--- START STORED DATA ---

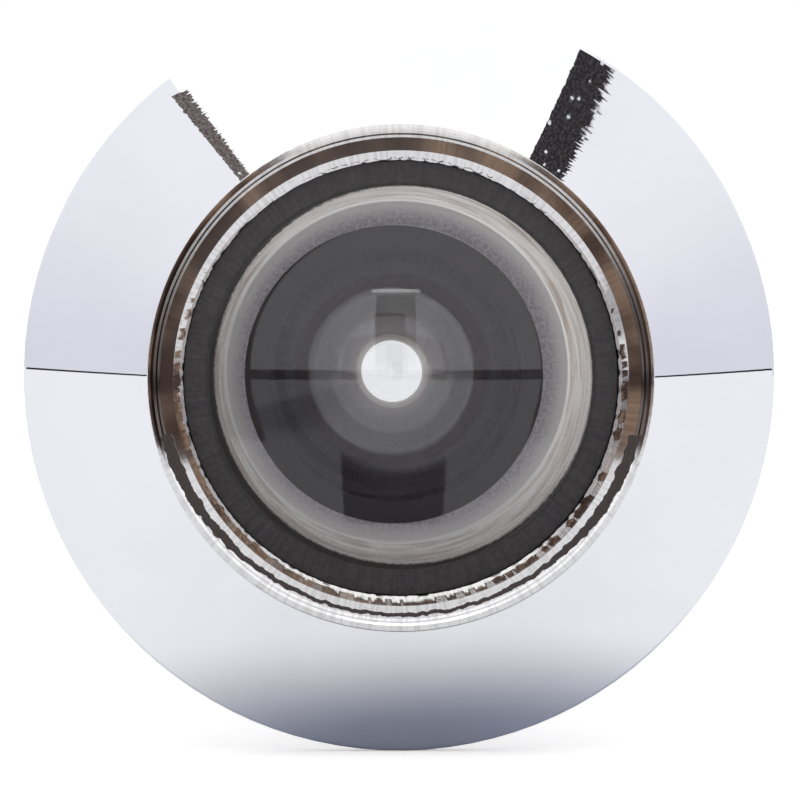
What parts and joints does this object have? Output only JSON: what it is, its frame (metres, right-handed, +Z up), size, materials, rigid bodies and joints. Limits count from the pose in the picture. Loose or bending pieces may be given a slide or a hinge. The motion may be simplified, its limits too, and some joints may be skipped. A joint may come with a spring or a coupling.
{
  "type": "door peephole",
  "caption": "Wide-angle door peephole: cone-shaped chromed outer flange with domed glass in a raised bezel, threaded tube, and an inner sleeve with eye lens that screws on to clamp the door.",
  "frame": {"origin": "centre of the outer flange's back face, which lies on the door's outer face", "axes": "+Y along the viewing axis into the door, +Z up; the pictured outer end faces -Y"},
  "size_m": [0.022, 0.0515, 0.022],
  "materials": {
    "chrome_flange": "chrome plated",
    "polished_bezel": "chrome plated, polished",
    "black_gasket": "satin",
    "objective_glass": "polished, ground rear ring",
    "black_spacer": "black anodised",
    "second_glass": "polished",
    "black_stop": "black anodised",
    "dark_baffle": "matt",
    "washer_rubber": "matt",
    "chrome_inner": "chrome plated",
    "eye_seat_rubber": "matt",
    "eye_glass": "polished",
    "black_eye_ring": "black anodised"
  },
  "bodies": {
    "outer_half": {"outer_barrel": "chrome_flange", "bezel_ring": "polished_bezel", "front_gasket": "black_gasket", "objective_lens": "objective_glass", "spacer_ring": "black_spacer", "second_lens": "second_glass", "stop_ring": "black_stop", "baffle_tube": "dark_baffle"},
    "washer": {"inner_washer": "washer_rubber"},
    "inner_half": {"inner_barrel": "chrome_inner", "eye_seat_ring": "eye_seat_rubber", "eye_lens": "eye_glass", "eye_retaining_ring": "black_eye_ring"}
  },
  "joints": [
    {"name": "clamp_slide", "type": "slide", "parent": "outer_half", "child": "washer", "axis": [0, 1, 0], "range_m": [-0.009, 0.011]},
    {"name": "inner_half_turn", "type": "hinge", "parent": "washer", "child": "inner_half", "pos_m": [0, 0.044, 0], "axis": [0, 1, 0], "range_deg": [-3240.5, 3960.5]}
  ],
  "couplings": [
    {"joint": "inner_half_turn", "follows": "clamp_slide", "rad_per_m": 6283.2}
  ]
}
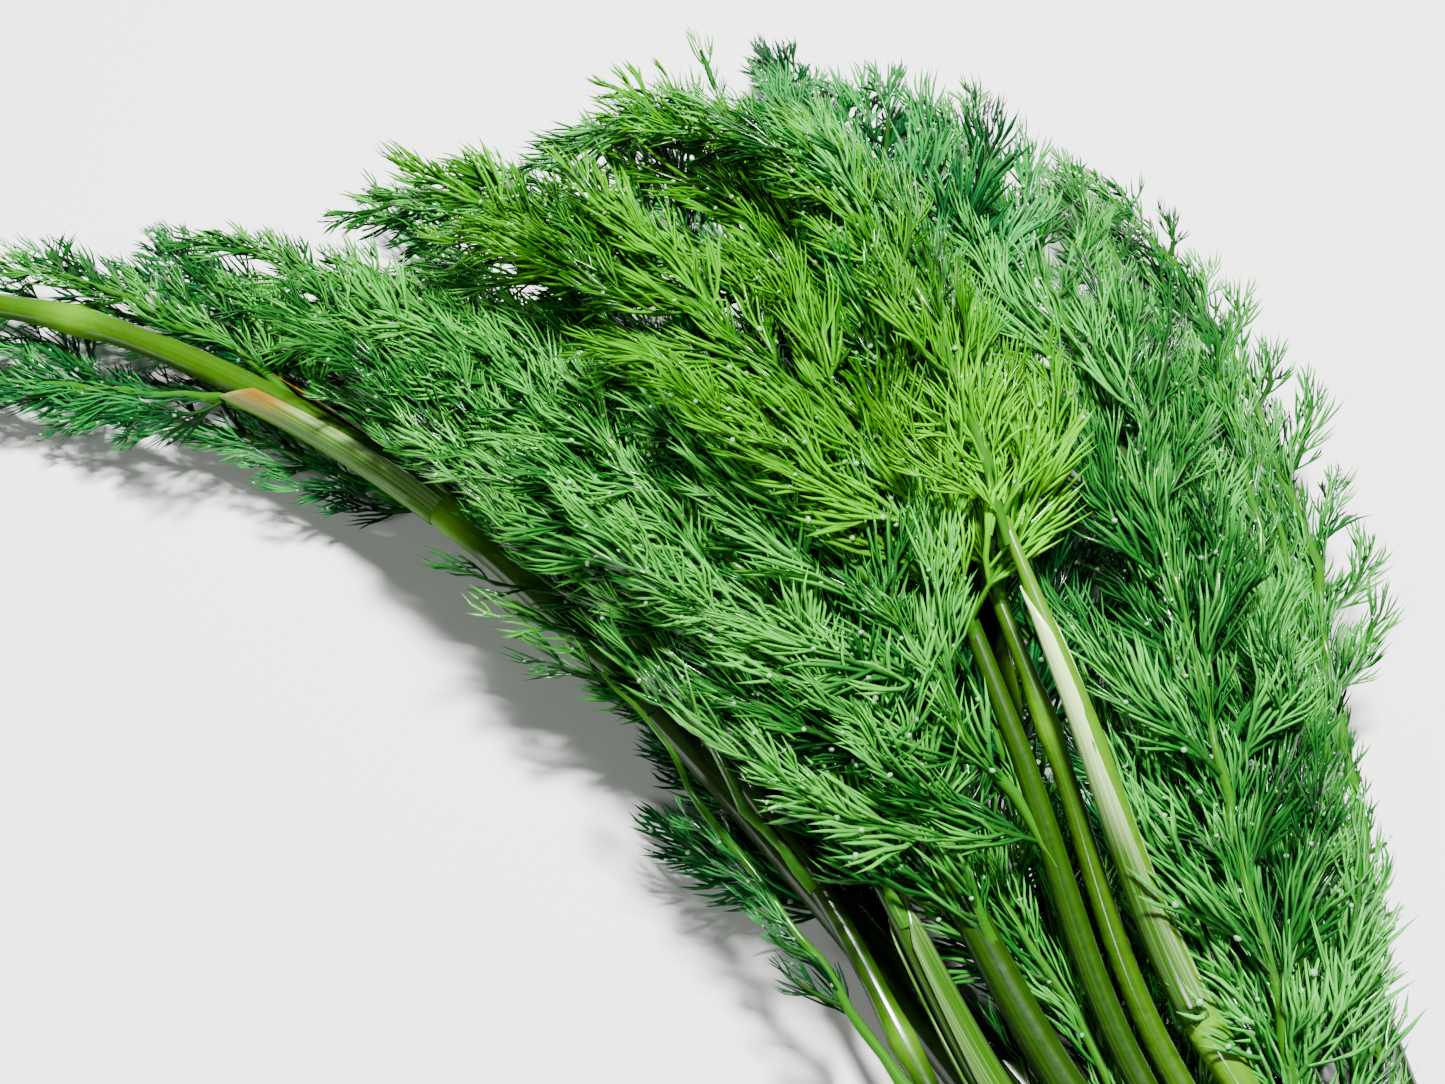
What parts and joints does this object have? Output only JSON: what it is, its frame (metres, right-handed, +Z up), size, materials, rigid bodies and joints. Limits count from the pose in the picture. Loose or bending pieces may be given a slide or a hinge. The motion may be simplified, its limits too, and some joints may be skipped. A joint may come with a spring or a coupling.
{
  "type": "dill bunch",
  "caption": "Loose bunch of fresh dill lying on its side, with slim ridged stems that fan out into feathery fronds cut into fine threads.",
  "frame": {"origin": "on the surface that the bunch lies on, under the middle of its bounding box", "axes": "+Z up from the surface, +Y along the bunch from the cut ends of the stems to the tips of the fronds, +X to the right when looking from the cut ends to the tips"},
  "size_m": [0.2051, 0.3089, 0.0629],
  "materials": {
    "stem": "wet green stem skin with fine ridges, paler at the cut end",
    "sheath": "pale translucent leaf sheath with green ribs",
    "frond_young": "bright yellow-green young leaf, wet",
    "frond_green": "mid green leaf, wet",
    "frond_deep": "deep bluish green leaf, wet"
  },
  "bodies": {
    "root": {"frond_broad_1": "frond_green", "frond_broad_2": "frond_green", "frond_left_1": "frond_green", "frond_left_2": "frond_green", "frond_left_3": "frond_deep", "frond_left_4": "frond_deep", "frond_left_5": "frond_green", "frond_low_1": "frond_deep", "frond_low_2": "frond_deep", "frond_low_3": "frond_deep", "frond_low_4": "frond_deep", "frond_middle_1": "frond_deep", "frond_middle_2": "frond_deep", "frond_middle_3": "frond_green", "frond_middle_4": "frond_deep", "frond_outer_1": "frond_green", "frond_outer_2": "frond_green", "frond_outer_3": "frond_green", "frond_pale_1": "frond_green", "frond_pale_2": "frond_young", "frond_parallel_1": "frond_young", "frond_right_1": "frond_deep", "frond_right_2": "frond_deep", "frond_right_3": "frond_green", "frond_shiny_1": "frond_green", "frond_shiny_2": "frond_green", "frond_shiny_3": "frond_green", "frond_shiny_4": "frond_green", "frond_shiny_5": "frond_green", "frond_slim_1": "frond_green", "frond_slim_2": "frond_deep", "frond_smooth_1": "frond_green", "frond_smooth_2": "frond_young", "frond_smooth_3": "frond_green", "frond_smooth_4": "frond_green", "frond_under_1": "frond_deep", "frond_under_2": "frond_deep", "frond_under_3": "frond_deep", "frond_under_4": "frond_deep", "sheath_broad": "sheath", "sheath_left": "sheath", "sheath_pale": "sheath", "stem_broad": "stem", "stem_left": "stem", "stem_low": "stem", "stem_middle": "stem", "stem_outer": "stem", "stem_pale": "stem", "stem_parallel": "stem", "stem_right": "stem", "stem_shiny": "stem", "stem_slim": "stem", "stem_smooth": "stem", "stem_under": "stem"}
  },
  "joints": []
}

--- END STORED DATA ---

§ WHAT IS ASKED: Give the material above again, word for word.

§ SOLUTION TO THE EXERCISE:
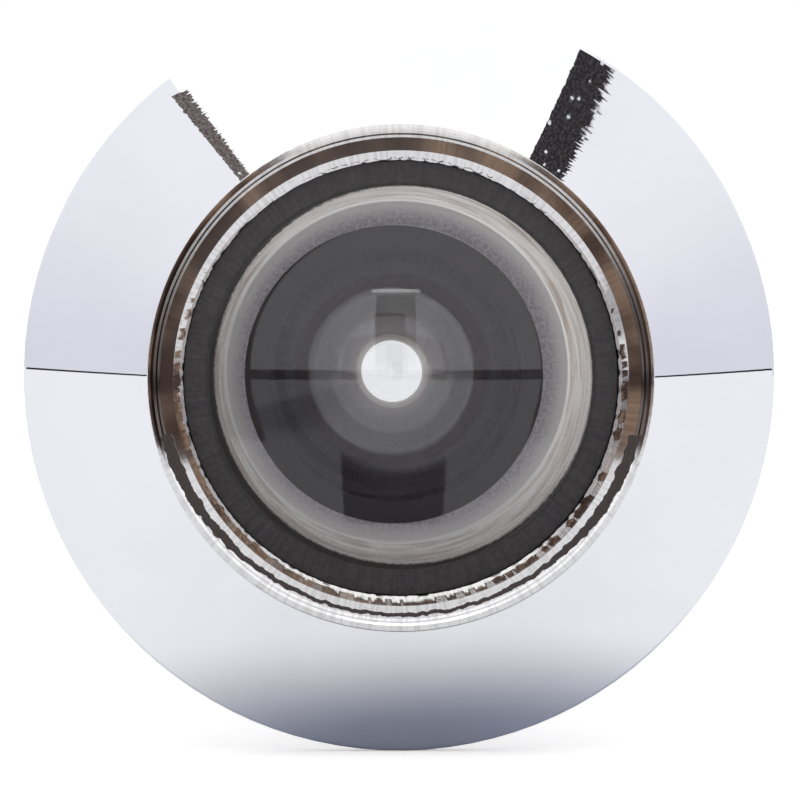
What parts and joints does this object have? Output only JSON: what it is, its frame (metres, right-handed, +Z up), size, materials, rigid bodies and joints. Limits count from the pose in the picture. Loose or bending pieces may be given a slide or a hinge. The motion may be simplified, its limits too, and some joints may be skipped. A joint may come with a spring or a coupling.
{
  "type": "door peephole",
  "caption": "Wide-angle door peephole: cone-shaped chromed outer flange with domed glass in a raised bezel, threaded tube, and an inner sleeve with eye lens that screws on to clamp the door.",
  "frame": {"origin": "centre of the outer flange's back face, which lies on the door's outer face", "axes": "+Y along the viewing axis into the door, +Z up; the pictured outer end faces -Y"},
  "size_m": [0.022, 0.0515, 0.022],
  "materials": {
    "chrome_flange": "chrome plated",
    "polished_bezel": "chrome plated, polished",
    "black_gasket": "satin",
    "objective_glass": "polished, ground rear ring",
    "black_spacer": "black anodised",
    "second_glass": "polished",
    "black_stop": "black anodised",
    "dark_baffle": "matt",
    "washer_rubber": "matt",
    "chrome_inner": "chrome plated",
    "eye_seat_rubber": "matt",
    "eye_glass": "polished",
    "black_eye_ring": "black anodised"
  },
  "bodies": {
    "outer_half": {"outer_barrel": "chrome_flange", "bezel_ring": "polished_bezel", "front_gasket": "black_gasket", "objective_lens": "objective_glass", "spacer_ring": "black_spacer", "second_lens": "second_glass", "stop_ring": "black_stop", "baffle_tube": "dark_baffle"},
    "washer": {"inner_washer": "washer_rubber"},
    "inner_half": {"inner_barrel": "chrome_inner", "eye_seat_ring": "eye_seat_rubber", "eye_lens": "eye_glass", "eye_retaining_ring": "black_eye_ring"}
  },
  "joints": [
    {"name": "clamp_slide", "type": "slide", "parent": "outer_half", "child": "washer", "axis": [0, 1, 0], "range_m": [-0.009, 0.011]},
    {"name": "inner_half_turn", "type": "hinge", "parent": "washer", "child": "inner_half", "pos_m": [0, 0.044, 0], "axis": [0, 1, 0], "range_deg": [-3240.5, 3960.5]}
  ],
  "couplings": [
    {"joint": "inner_half_turn", "follows": "clamp_slide", "rad_per_m": 6283.2}
  ]
}
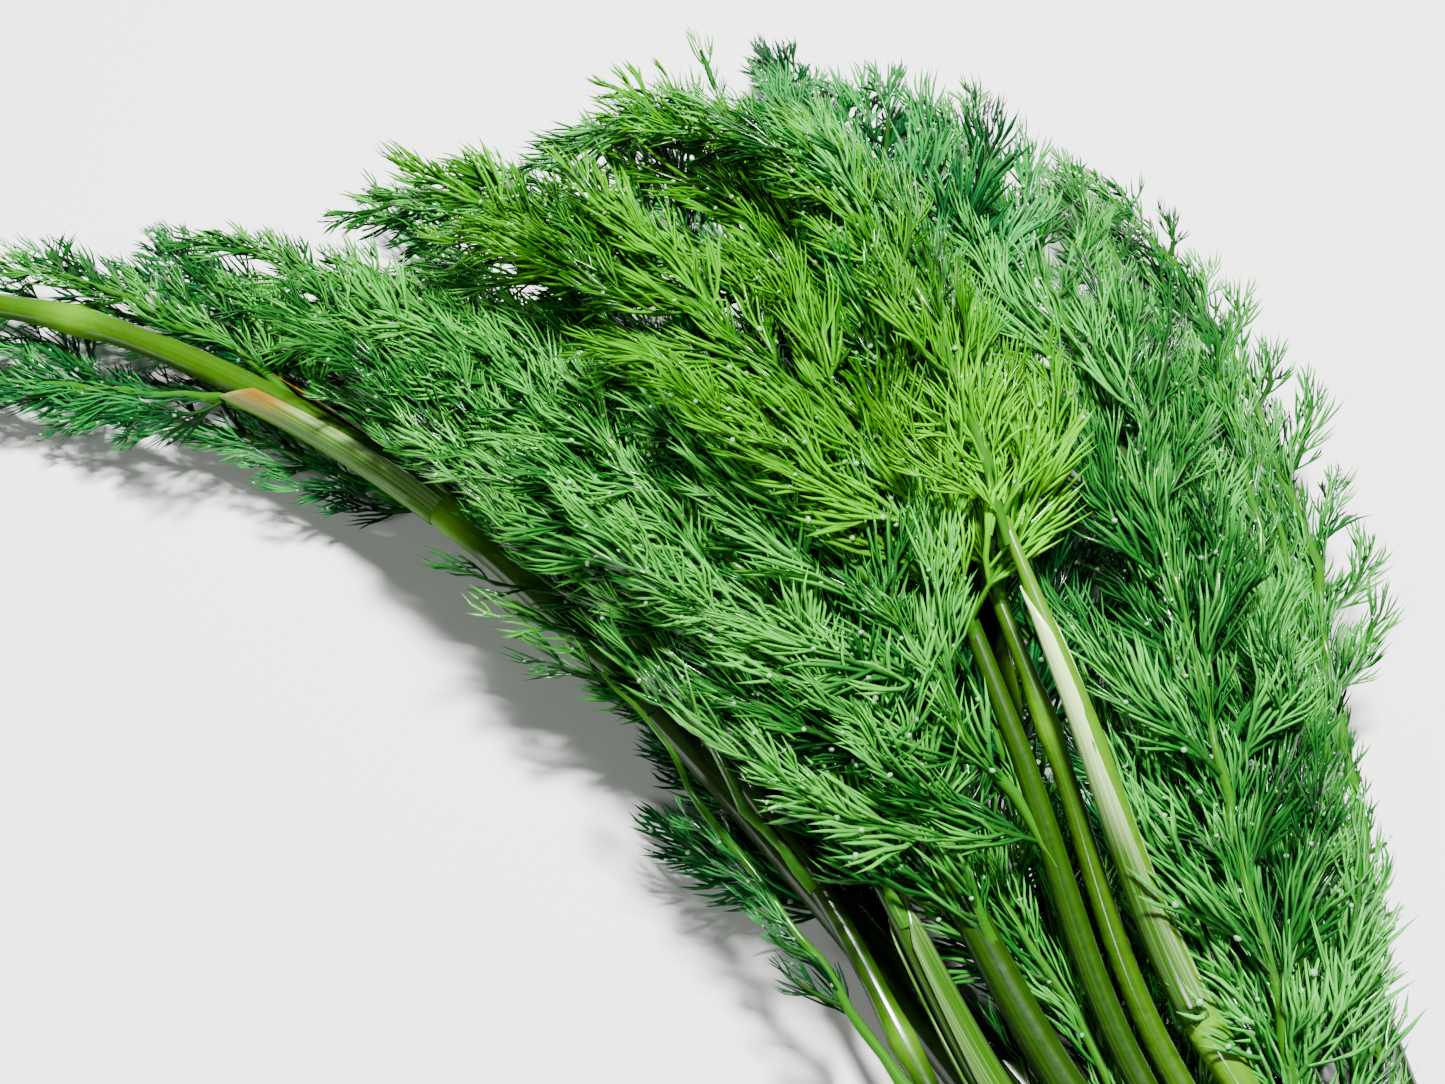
What parts and joints does this object have? Output only JSON: what it is, its frame (metres, right-handed, +Z up), size, materials, rigid bodies and joints. Limits count from the pose in the picture. Loose or bending pieces may be given a slide or a hinge. The motion may be simplified, its limits too, and some joints may be skipped. A joint may come with a spring or a coupling.
{
  "type": "dill bunch",
  "caption": "Loose bunch of fresh dill lying on its side, with slim ridged stems that fan out into feathery fronds cut into fine threads.",
  "frame": {"origin": "on the surface that the bunch lies on, under the middle of its bounding box", "axes": "+Z up from the surface, +Y along the bunch from the cut ends of the stems to the tips of the fronds, +X to the right when looking from the cut ends to the tips"},
  "size_m": [0.2051, 0.3089, 0.0629],
  "materials": {
    "stem": "wet green stem skin with fine ridges, paler at the cut end",
    "sheath": "pale translucent leaf sheath with green ribs",
    "frond_young": "bright yellow-green young leaf, wet",
    "frond_green": "mid green leaf, wet",
    "frond_deep": "deep bluish green leaf, wet"
  },
  "bodies": {
    "root": {"frond_broad_1": "frond_green", "frond_broad_2": "frond_green", "frond_left_1": "frond_green", "frond_left_2": "frond_green", "frond_left_3": "frond_deep", "frond_left_4": "frond_deep", "frond_left_5": "frond_green", "frond_low_1": "frond_deep", "frond_low_2": "frond_deep", "frond_low_3": "frond_deep", "frond_low_4": "frond_deep", "frond_middle_1": "frond_deep", "frond_middle_2": "frond_deep", "frond_middle_3": "frond_green", "frond_middle_4": "frond_deep", "frond_outer_1": "frond_green", "frond_outer_2": "frond_green", "frond_outer_3": "frond_green", "frond_pale_1": "frond_green", "frond_pale_2": "frond_young", "frond_parallel_1": "frond_young", "frond_right_1": "frond_deep", "frond_right_2": "frond_deep", "frond_right_3": "frond_green", "frond_shiny_1": "frond_green", "frond_shiny_2": "frond_green", "frond_shiny_3": "frond_green", "frond_shiny_4": "frond_green", "frond_shiny_5": "frond_green", "frond_slim_1": "frond_green", "frond_slim_2": "frond_deep", "frond_smooth_1": "frond_green", "frond_smooth_2": "frond_young", "frond_smooth_3": "frond_green", "frond_smooth_4": "frond_green", "frond_under_1": "frond_deep", "frond_under_2": "frond_deep", "frond_under_3": "frond_deep", "frond_under_4": "frond_deep", "sheath_broad": "sheath", "sheath_left": "sheath", "sheath_pale": "sheath", "stem_broad": "stem", "stem_left": "stem", "stem_low": "stem", "stem_middle": "stem", "stem_outer": "stem", "stem_pale": "stem", "stem_parallel": "stem", "stem_right": "stem", "stem_shiny": "stem", "stem_slim": "stem", "stem_smooth": "stem", "stem_under": "stem"}
  },
  "joints": []
}